S'agissant des questions posées par MM. Alain Gest et Yannick Favennec sur la régulation, je n'ai pas à me prononcer sur ce que prévoit l'avant-projet de loi. Nous savons, M. Jacques Rapoport et moi-même, qu'au fur et à mesure que le secteur ferroviaire s'ouvrira à la concurrence et deviendra plus européen, il y aura besoin d'un régulateur fort. Son existence est aussi dans notre intérêt car il jouera le rôle d'un « juge de paix » en nous disant comment cela fonctionne d'un point de vue économique et technique ainsi qu'en termes de sécurité, et réagira en temps réel, contrairement à la justice, qui met du temps à trancher les différends.

À propos des enjeux européens, la lutte est vive, aujourd'hui, à Bruxelles et à Strasbourg sur le quatrième « paquet ferroviaire ». Je souligne devant la représentation nationale qu'il nous paraît important que notre pays puisse peser dans ces discussions sur la législation européenne. Si la France n'a pas pris ses propres options, elle aura peu d'influence dans ce futur débat. En revanche, si le Parlement français a examiné, voire adopté, le projet de loi, la France aura défini une vision du système ferroviaire et pourra défendre ses positions sur des questions-clefs telles que l'Europe des trains, la concurrence, le financement… Le plus inquiétant serait que la réforme française soit faite par l'Europe. Il est important que l'énergie collectivement mobilisée pour préparer cette réforme se concrétise.

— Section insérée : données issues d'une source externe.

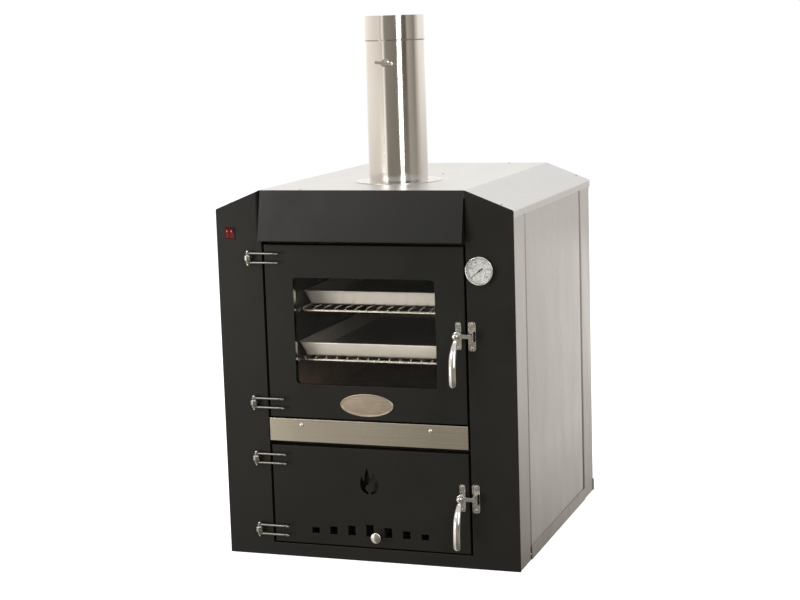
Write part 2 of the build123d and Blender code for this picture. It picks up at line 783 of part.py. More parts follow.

J'en viens aux autres questions de M. Yannick Favennec. Je me suis déjà exprimé sur le calendrier de la réforme. S'agissant ensuite de l'endettement, avec M. Jacques Rapoport, nous sommes convaincus que le système ferroviaire français est en danger de mort si nous ne nous donnons pas, un objectif de stabilisation absolu de sa dette. Celle-ci agit un peu comme une drogue sur le système ferroviaire : les projets se rajoutent, avec la conviction que le suivant est meilleur. Mais le résultat est qu'on a accumulé 32 milliards d'euros de dette pour le gestionnaire du réseau et 7 milliards pour l'entreprise de service ferroviaire, soit près de 40 milliards d'euros.